## Written instruction
Extract the complete data exactly as given.

## Supplied data
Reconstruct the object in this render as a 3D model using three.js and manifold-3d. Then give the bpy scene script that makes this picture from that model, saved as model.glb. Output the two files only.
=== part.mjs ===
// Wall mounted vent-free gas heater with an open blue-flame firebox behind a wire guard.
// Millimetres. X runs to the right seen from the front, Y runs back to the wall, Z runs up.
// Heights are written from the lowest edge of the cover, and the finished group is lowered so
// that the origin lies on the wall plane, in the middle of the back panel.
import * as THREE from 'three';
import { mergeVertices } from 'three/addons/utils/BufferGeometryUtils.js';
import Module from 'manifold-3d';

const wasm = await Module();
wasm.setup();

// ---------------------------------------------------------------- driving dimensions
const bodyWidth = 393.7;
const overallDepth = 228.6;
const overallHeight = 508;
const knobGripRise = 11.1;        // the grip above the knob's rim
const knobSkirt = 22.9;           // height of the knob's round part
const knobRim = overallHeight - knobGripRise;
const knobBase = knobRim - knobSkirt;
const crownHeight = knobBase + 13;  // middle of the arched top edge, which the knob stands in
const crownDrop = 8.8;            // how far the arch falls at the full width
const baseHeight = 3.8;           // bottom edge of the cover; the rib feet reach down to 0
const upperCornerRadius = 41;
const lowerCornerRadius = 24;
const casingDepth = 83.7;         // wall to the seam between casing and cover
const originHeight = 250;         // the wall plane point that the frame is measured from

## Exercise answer
Reconstruct the object in this render as a 3D model using three.js and manifold-3d. Then give the bpy scene script that makes this picture from that model, saved as model.glb. Output the two files only.
=== part.mjs ===
// Wall mounted vent-free gas heater with an open blue-flame firebox behind a wire guard.
// Millimetres. X runs to the right seen from the front, Y runs back to the wall, Z runs up.
// Heights are written from the lowest edge of the cover, and the finished group is lowered so
// that the origin lies on the wall plane, in the middle of the back panel.
import * as THREE from 'three';
import { mergeVertices } from 'three/addons/utils/BufferGeometryUtils.js';
import Module from 'manifold-3d';

const wasm = await Module();
wasm.setup();

// ---------------------------------------------------------------- driving dimensions
const bodyWidth = 393.7;
const overallDepth = 228.6;
const overallHeight = 508;
const knobGripRise = 11.1;        // the grip above the knob's rim
const knobSkirt = 22.9;           // height of the knob's round part
const knobRim = overallHeight - knobGripRise;
const knobBase = knobRim - knobSkirt;
const crownHeight = knobBase + 13;  // middle of the arched top edge, which the knob stands in
const crownDrop = 8.8;            // how far the arch falls at the full width
const baseHeight = 3.8;           // bottom edge of the cover; the rib feet reach down to 0
const upperCornerRadius = 41;
const lowerCornerRadius = 24;
const casingDepth = 83.7;         // wall to the seam between casing and cover
const originHeight = 250;         // the wall plane point that the frame is measured from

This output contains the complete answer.